In the TCDSB I was taught about positivity, etc, but that was because I was fortunate to be a part of the leadership program and did keynote speeches across Ontario. Some schools budget for having keynote speakers come to their school, but it isn’t often enough, and apparently the high school I went to was special because (at the time that I was there) they had 1 speaker per month. As for practical things like housework, organization skills, etc… Only organization was taught by some teachers in the beginning of the year as brushing up on tips on how to stay on top of their work and how to use your agenda. Pretty rudimentary ideas. Social skills were taught to me through clubs and extra currirculars I was a part of, but I can’t think of a time people were taught how to mediate conversations, find middle grounds, etc etc… You would only be taught these things if you were in the Guidance department for bashing a kid’s face in.

In terms of thinking and reading, those are taught in the curriculum. Every course has some factors they take into play when marking… I could find out what all of them are but one is Thinking and Inquiry. So yes, it’s marked and graded… They more just tell you to think about things. Really, English was the best for me learning these two skills as you had to not only read samples of Shakespeare, etc, but understand them and find hidden meanings. I was also fortunate all 3 years (missing my last English credit..) to have amazing English teachers and was in gifted English. Other than that, Thinking and Inquiry is important in all of the courses, so yeah, I guess you could say they “teach” that.

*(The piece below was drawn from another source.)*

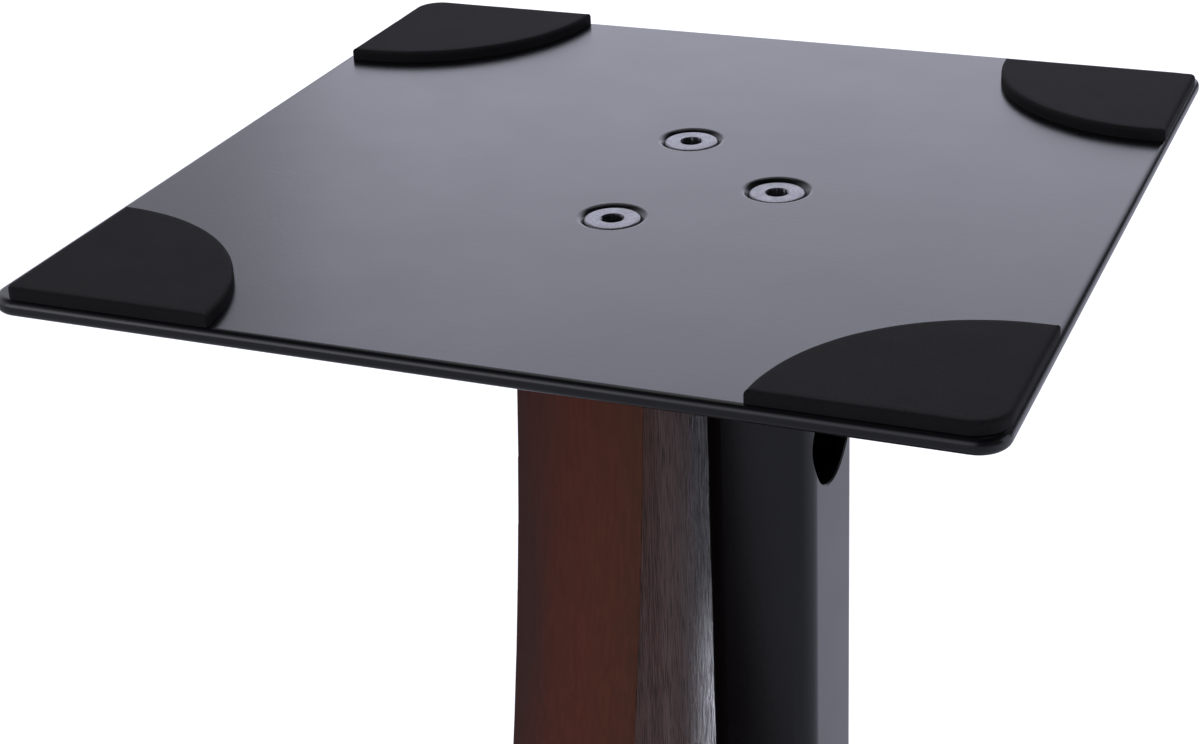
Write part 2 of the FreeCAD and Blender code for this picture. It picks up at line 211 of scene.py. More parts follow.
def make_world():
    world = bpy.data.worlds.new("white_room")
    bpy.context.scene.world = world
    world.use_nodes = True
    tree = world.node_tree
    tree.nodes.clear()
    direction = tree.nodes.new("ShaderNodeTexCoord").outputs["Generated"]
    part = add_node(tree, "ShaderNodeSeparateXYZ", {0: direction}).outputs
    ceiling = stretch(tree, part["Z"], CEILING_STARTS, CEILING_FULL, 1.0, CEILING_DARK,
                      easing="SMOOTHSTEP")
    flag = stretch(tree, part["X"], FLAG_STARTS, FLAG_FULL, 1.0, FLAG_DARK, easing="SMOOTHSTEP")
    bounced = backdrop(tree, SKY, ROOM_GREY)
    mirrored = backdrop(tree, ROOM_MIRRORED, calc(tree, "MULTIPLY", ceiling, flag))
    white = backdrop(tree, WHITE, 1.0)
    glossy = shown_rays(tree, "Is Glossy Ray", "Is Transmission Ray")
    room = blend_shaders(tree, glossy, bounced, mirrored)
    room = blend_shaders(tree, shown_rays(tree, "Is Camera Ray"), room, white)
    add_node(tree, "ShaderNodeOutputWorld", {"Surface": room})
    return world


bpy.context.scene.view_settings.view_transform = "Standard"
print("world:", make_world().name)

# %% [markdown]
# ## Floor
# The floor is pale and matt. For the camera it also glows a little, so that all it shows is the
# stand's own soft shadow. For glossy rays it glows towards the back, where the lamp behind the
# stand would light it, and that is what the lower parts of the stand mirror.

# %% Floor
FLOOR_SIZE = 12.0
FLOOR_ALBEDO = (0.72, 0.72, 0.72)
FLOOR_LIFT = 0.75
FLOOR_GLOW = 0.22
GLOW_STARTS, GLOW_FULL = -0.2, 0.9


def make_floor():
    bpy.ops.mesh.primitive_plane_add(size=FLOOR_SIZE)
    floor = bpy.context.object
    floor.name = "floor"
    material = bpy.data.materials.new("pale_floor")
    material.use_nodes = True
    tree = material.node_tree
    tree.nodes.clear()
    place = tree.nodes.new("ShaderNodeTexCoord").outputs["Object"]
    part = add_node(tree, "ShaderNodeSeparateXYZ", {0: place}).outputs
    behind = stretch(tree, part["Y"], GLOW_STARTS, GLOW_FULL, 0.0, FLOOR_GLOW,
                     easing="SMOOTHSTEP")
    seen = calc(tree, "MULTIPLY", shown_rays(tree, "Is Camera Ray"), FLOOR_LIFT)
    mirrored = calc(tree, "MULTIPLY", shown_rays(tree, "Is Glossy Ray"), behind)
    total = add_node(tree, "ShaderNodeBsdfDiffuse", {"Color": FLOOR_ALBEDO}).outputs[0]
    for colour, strength in ((WHITE, seen), (ROOM_MIRRORED, mirrored)):
        lift = add_node(tree, "ShaderNodeEmission", {"Color": colour, "Strength": strength})
        total = add_node(tree, "ShaderNodeAddShader", {0: total, 1: lift.outputs[0]}).outputs[0]
    add_node(tree, "ShaderNodeOutputMaterial", {"Surface": total})
    floor.data.materials.append(material)
    return floor


print(make_floor().name, FLOOR_SIZE, "m across")

# %% [markdown]
# ## Helpers for procedural finishes
# Every finish below is a Principled shader with its colour, roughness and bump worked out from
# 3-D noise. The noise is read in object coordinates, which are metres here, so a grain that is
# half a millimetre wide on the real piece is simply half a millimetre wide in the pattern. Noise
# lies between 0 and 1 but mostly near the middle. Over the wide span below it makes a gentle
# change, and over the narrow one a crisper change that reaches both ends now and then.

# %% Finish helpers
WIDE = (0.30, 0.70)
NARROW = (0.35, 0.65)
MIX_AMOUNT, MIX_FIRST, MIX_SECOND, MIX_RESULT = 0, 6, 7, 2
BLACK = (0.0, 0.0, 0.0)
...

I interacted with different opportunities in high school and found them rewarding – in many ways it was through these opportunities that I learned all that I have today. Ask any of my friends about any of the above topics or the ones in the article and I guarantee they MAY know about 75% of them, and even 25% of them I guarantee is only knowledge of what they are, but have no experience in any of them (whether practical or textbook).

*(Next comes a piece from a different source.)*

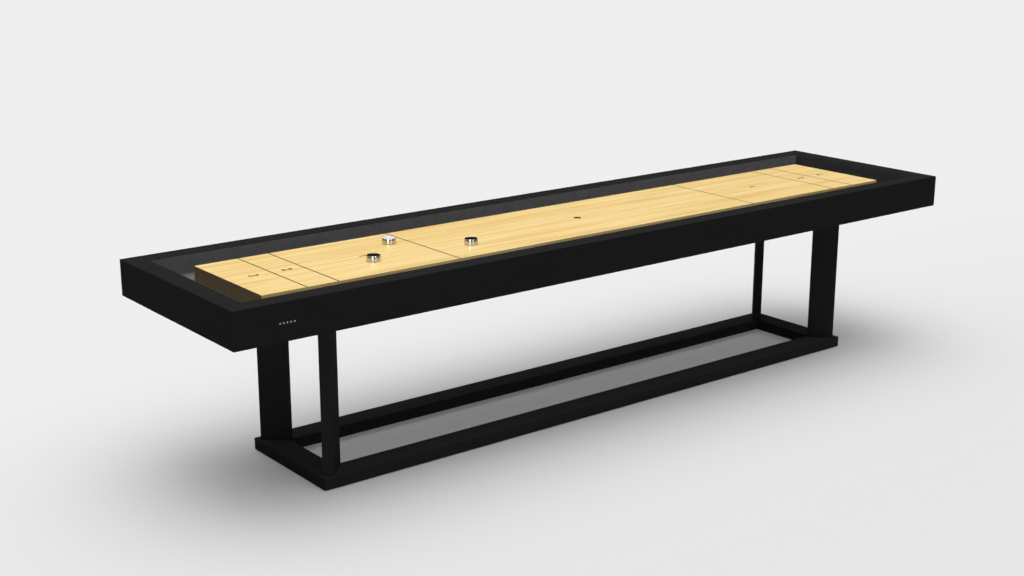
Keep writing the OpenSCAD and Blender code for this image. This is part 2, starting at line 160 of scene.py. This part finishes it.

That’s coming from someone who only very recently completed high school, so he knows far better than I do what’s being taught now in K-12 than I do. Unfortunately it doesn’t sound like much has changed. I remember hearing from friends that they were being taught how to manually calculate taxes in the General math class, while the students in the Advanced class (myself included) were being taught how to calculate sin, tangents and plenty of other formulas I haven’t seen since.

I believe that the biggest hole that needs to be addressed the from zenhabits list are the items under Financial: saving, budgeting, investing, credit, etc. These are crucial life skills, yet we’re left to ask our parents or speak to (typically) biased financial advisors who may or may not be giving you good advice. I’ve seen the cycle of people who are bad with their money passing on their life lessons to their children and, consequently, their children are just as bad – if not worse – with their money. One way to help fix that would be to teach at least basic financial skills in school. Really, truly prepare children for the world instead of simply preparing them for college or university.

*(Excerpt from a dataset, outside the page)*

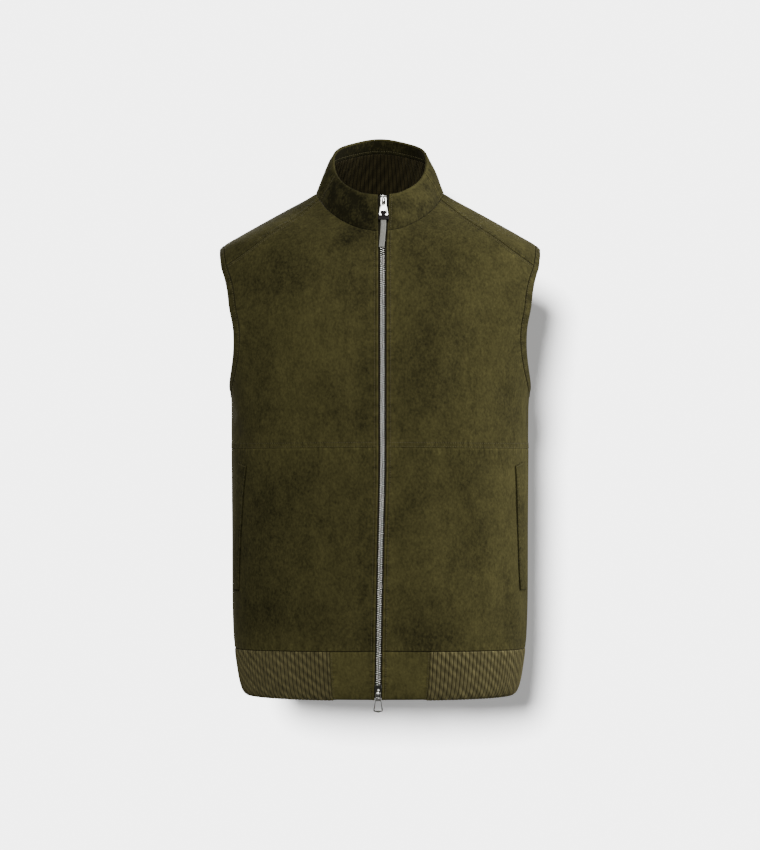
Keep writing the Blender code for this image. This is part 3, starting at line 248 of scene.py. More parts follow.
def copies(middle: Array, axes: tuple[Array, Array, Array], shape: Array) -> Array:
    """A shape's points set at each middle and turned to the three axes there."""
    one, two, three = (axis[:, None] * shape[None, :, k:k + 1] for k, axis in enumerate(axes))
    return middle[:, None] + one + two + three


def repeated(faces: Array, count: int, size: int) -> list:
    """Faces of one shape carried over to each of its copies."""
    return (faces[None] + (np.arange(count) * size)[:, None, None]).reshape(-1, faces.shape[-1]).tolist()


def squared(angle: Array, power: float) -> tuple[Array, Array]:
    """Cosine and sine of a superellipse: each raised to a power, its sign kept."""
    cosine, sine = np.cos(angle), np.sin(angle)
    return np.sign(cosine) * np.abs(cosine) ** power, np.sign(sine) * np.abs(sine) ** power


def close_rims(outer: Array, inner: Array, middle: Array | None = None, rims: tuple = RIMS) -> None:
    """Bring both sides of a wall together along its rims, at the middle or halfway between them."""
    for rim in rims:
        outer[rim] = inner[rim] = (outer[rim] + inner[rim]) / 2.0 if middle is None else middle[rim]


@dataclass(frozen=True)
class Surface:
    """A surface of two parameters: its points, its outward normals and a small step of each one."""

    place: Callable[[Array, Array], Array]
    step_u: float
    step_v: float

    def tangents(self, u: Array, v: Array) -> tuple[Array, Array]:
        """Derivatives along both parameters, from central differences."""
        along_u = (self.place(u + self.step_u, v) - self.place(u - self.step_u, v)) / (2 * self.step_u)
        along_v = (self.place(u, v + self.step_v) - self.place(u, v - self.step_v)) / (2 * self.step_v)
        return along_u, along_v

    def normal(self, u: Array, v: Array) -> Array:
        """Outward unit normals: the cross product of the two derivatives."""
        return unit(np.cross(*self.tangents(u, v)))

    def shifted(self, u: Array, v: Array, move: Array) -> tuple[Array, Array]:
        """Parameters of the points moved along the surface, by least squares on the derivatives."""
        along_u, along_v = self.tangents(u, v)
        a, b, c = (np.sum(p * q, -1) for p, q in ((along_u, along_u), (along_u, along_v), (along_v, along_v)))
        r, s = np.sum(along_u * move, -1), np.sum(along_v * move, -1)
        det = a * c - b * b
        return u + (c * r - b * s) / det, v + (a * s - b * r) / det


@dataclass
class GarmentForm:
    """The garment surface: a superellipse body with soft folds, and a collar that leans inwards."""

    turn_radius: float = 195.0
    rim_half_width: float = 61.5
    rim_front_depth: float = 70.0
    rim_back_depth: float = 62.0
    collar_bow: float = 1.5
    shoulder_turn: float = 70.0
    shoulder_end: float = 37.5
    side_turn: float = 90.0
    waist_front: float = -327.0
    waist_side: float = -330.0
    hem_front: float = -586.0
    hem_side: float = -590.0
    hem_bottom: float = -649.0
    tab_end_x: float = 64.5
    armhole_middle: float = -161.0
    armhole_edge: Ring = Ring(33.5, 91.0, 91.0)
    armhole_seam: Ring = Ring(37.7, 97.2, 103.0)
    square_above: float = 2.8
    square_below: float = 1.9
    crease_from: float = 7.0
    crease_full: float = 24.0

    def __post_init__(self) -> None:
        """Set up the curves of the tables and the two surfaces."""
        heights = [row.z for row in BODY_SECTIONS]
        self.section = {name: Curve(heights, [getattr(row, name) for row in BODY_SECTIONS])
                        for name in ("half_width", "front_depth", "back_depth", "squareness")}
        self.neck_height, self.rim_height = pairs_curve(NECK_SEAM), pairs_curve(COLLAR_RIM)
        self.zip_middle = Curve([r.z for r in ZIP_LINE], [r.middle for r in ZIP_LINE])
        self.zip_half_gap = Curve([r.z for r in ZIP_LINE], [r.half_gap for r in ZIP_LINE])
        self.neck_half_width = float(self.section["half_width"](self.neck_height(90.0)))
        self.bare = Surface(self.bare_place, 0.5, 1.0)
        self.body = Surface(self.body_place, 0.5, 1.0)
        self.collar = Surface(self.collar_place, 0.5, 0.02)

    def soft_sum(self, rows: tuple[Soft, ...], turn: Array, z: Array) -> Array:
        """Sum of soft patches: each a Gaussian along and across its own tilted line."""
        total = np.zeros(np.broadcast(turn, z).shape)
        for row in rows:
            across = np.radians(wrapped(turn, row.turn)) * self.turn_radius
            up, tilt = z - row.z, math.radians(row.tilt)
            along = across * math.cos(tilt) + up * math.sin(tilt)
            side = up * math.cos(tilt) - across * math.sin(tilt)
            total += row.height * np.exp(-(along / row.half_length) ** 2 - (side / row.half_width) ** 2)
        return total

    def bare_place(self, turn: Array, z: Array) -> Array:
        """Superellipse at each height, its front and back depths apart."""
        turn, z = np.broadcast_arrays(np.asarray(turn, float), np.asarray(z, float))
        sine, cosine = np.sin(np.radians(turn)), np.cos(np.radians(turn))
        power = self.section["squareness"](z)
        reach = (np.abs(sine) ** power + np.abs(cosine) ** power) ** (-1.0 / power)
        depth = np.where(cosine > 0, self.section["front_depth"](z), self.section["back_depth"](z))
        return np.stack([self.section["half_width"](z) * reach * sine, -depth * reach * cosine, z], -1)

    def body_place(self, turn: Array, z: Array) -> Array:
        """Bare body moved along its normals by the folds, and by the creases clear of the zip."""
        turn, z = np.broadcast_arrays(np.asarray(turn, float), np.asarray(z, float))
        base = self.bare_place(turn, z)
        beside = np.abs(base[..., 0] - self.zip_middle(z)) + 1e3 * (base[..., 1] > 0)
        fine = self.soft_sum(CREASES, turn, z) * smooth_step(beside, self.crease_from, self.crease_full)
        lift = self.soft_sum(FOLDS, turn, z) + fine
        return base + self.bare.normal(turn, z) * lift[..., None]

    def turn_at(self, x: Array, z: Array) -> Array:
        """The turn, in front, at which the bare body reaches x at the height z."""
        ratio = np.clip(np.abs(x) / self.section["half_width"](z), 0.0, 0.99999)
        power = self.section["squareness"](z)
        tangent = (ratio ** power / (1.0 - ratio ** power)) ** (1.0 / power)
        return np.sign(x) * np.degrees(np.arctan(tangent))

    def neck_body_turn(self, turn: Array) -> Array:
        """The body's own turn at each place round the neck seam."""
        around = np.abs(wrapped(turn, 0.0))
        front = self.turn_at(self.neck_half_width * np.sin(np.radians(around)), self.neck_height(around))
        return np.sign(wrapped(turn, 0.0)) * np.where(around <= 90.0, front, 180.0 - front)

    def collar_place(self, turn: Array, up: Array) -> Array:
        """Straight from the neck seam (up 0) to the rim (up 1), bowed slightly outwards."""
        turn, up = np.broadcast_arrays(np.asarray(turn, float), np.asarray(up, float))
        sine, cosine = np.sin(np.radians(turn)), np.cos(np.radians(turn))
        around = np.abs(wrapped(turn, 0.0))
        depth = np.where(cosine > 0, self.rim_front_depth, self.rim_back_depth)
        rim = np.stack([self.rim_half_width * sine, -depth * cosine, self.rim_height(around)], -1)
        outward = np.stack([sine, -cosine, np.zeros_like(sine)], -1)
        foot = self.body_place(self.neck_body_turn(turn), self.neck_height(around))
        share, bow = up[..., None], (self.collar_bow * 4.0 * up * (1.0 - up))[..., None]
        return foot * (1.0 - share) + rim * share + outward * bow

    def collar_turn(self, x: Array, up: Array) -> Array:
        """The turn round the collar at which it reaches x, near the zip."""
        return np.degrees(np.arcsin(x / (self.neck_half_width * (1.0 - up) + self.rim_half_width * up)))

    def front(self, x: Array, z: Array) -> tuple[Array, Array]:
        """Points and normals of the front near the zip: body below the neck seam, collar above it."""
        x, z = np.broadcast_arrays(np.asarray(x, float), np.asarray(z, float))
        seam_z = self.neck_height(np.abs(self.collar_turn(x, 0.0)))
        up = np.clip((z - seam_z) / (self.rim_height(0.0) - seam_z), 0.0, 1.0)
        turn, around = self.turn_at(x, np.minimum(z, seam_z)), self.collar_turn(x, up)
        low = (z <= seam_z)[..., None]
        points = np.where(low, self.body.place(turn, z), self.collar.place(around, up))
        return points, np.where(low, self.body.normal(turn, z), self.collar.normal(around, up))

    def waist_height(self, turn: Array) -> Array:
        """Height of the waist seam."""
        return self.waist_front + (self.waist_side - self.waist_front) * np.abs(turn) / self.side_turn

    def hem_height(self, turn: Array) -> Array:
        """Height of the hem seam, level round the back."""
        share = np.minimum(np.abs(wrapped(turn, 0.0)) / self.side_turn, 1.0)
        return self.hem_front + (self.hem_side - self.hem_front) * share

    def armhole(self, ring: Ring, degrees: Array) -> tuple[Array, Array]:
        """Turn and height round an armhole ring: 0 degrees is foremost, 90 the top."""
        sine, cosine = np.sin(np.radians(degrees)), np.cos(np.radians(degrees))
        power = np.where(sine > 0, 2.0 / self.square_above, 2.0 / self.square_below)
        reach = np.where(sine > 0, ring.rise, ring.drop)
        turn = self.side_turn - ring.half_turn * np.sign(cosine) * np.abs(cosine) ** power
        return turn, self.armhole_middle + reach * np.sign(sine) * np.abs(sine) ** power

    def front_edge(self, side: int, z: Array) -> Array:
        """Turn of a front panel's edge beside the zip."""
        return self.turn_at(self.zip_middle(z) + side * self.zip_half_gap(z), z)

    def neck_corner(self, side: int) -> float:
        """Turn round the neck where a front edge meets it."""
        z = NECK_SEAM[0][1]
        return float(self.collar_turn(self.zip_middle(z) + side * self.zip_half_gap(z), 0.0))

    def tab_end(self, side: int) -> float:
        """Turn of the seam between a hem tab and the rib."""
        return float(self.turn_at(side * self.tab_end_x, self.hem_front))

    def shoulder_line(self) -> tuple[Array, Array]:
        """Turn and height along the right forward shoulder seam, from the neck to the armhole."""
        neck_z = float(self.neck_height(self.shoulder_turn))
        neck_x = self.neck_half_width * math.sin(math.radians(self.shoulder_turn))
        end_turn, end_z = self.armhole(self.armhole_seam, np.array(self.shoulder_end))
        end_x = float(self.bare_place(end_turn, end_z)[0])
        drop = Curve([neck_x, *(x for x, _ in SHOULDER_SEAM), end_x],
                     [neck_z, *(z for _, z in SHOULDER_SEAM), float(end_z)])
        x = np.linspace(neck_x, end_x, 90)
        turn = self.turn_at(x, drop(x))
        turn[0] = float(self.neck_body_turn(np.array(self.shoulder_turn)))
        turn[-1] = float(end_turn)
        return turn, drop(x)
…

Some of the items under Practical and Happiness make sense too. Again, these are usually things you end up asking your parents or friends about – some basic information and teachings around these things would be great, like why you can’t run a diesel engine all the way to empty like you can a gas engine and finding purpose in life, or a real career you enjoy, instead of simply finding a job (Walmart “lifers,” I’m looking at you).

I guess my real issue is that most schools/courses/programs don’t prepare you for life – they prepare you for more school. The usefulness of that reaches an end for many people when they’re 17 or 18 years old, and for the majority of people by the time they reach their mid-20s. From there on out you need to be prepared for life and having moved away from home at 18, moving back for 18 months when I was 20, then back out again at 21 my lessons were learned the hard way. I’m better for it now, but having a better foundation for starting out on my own would have been helpful.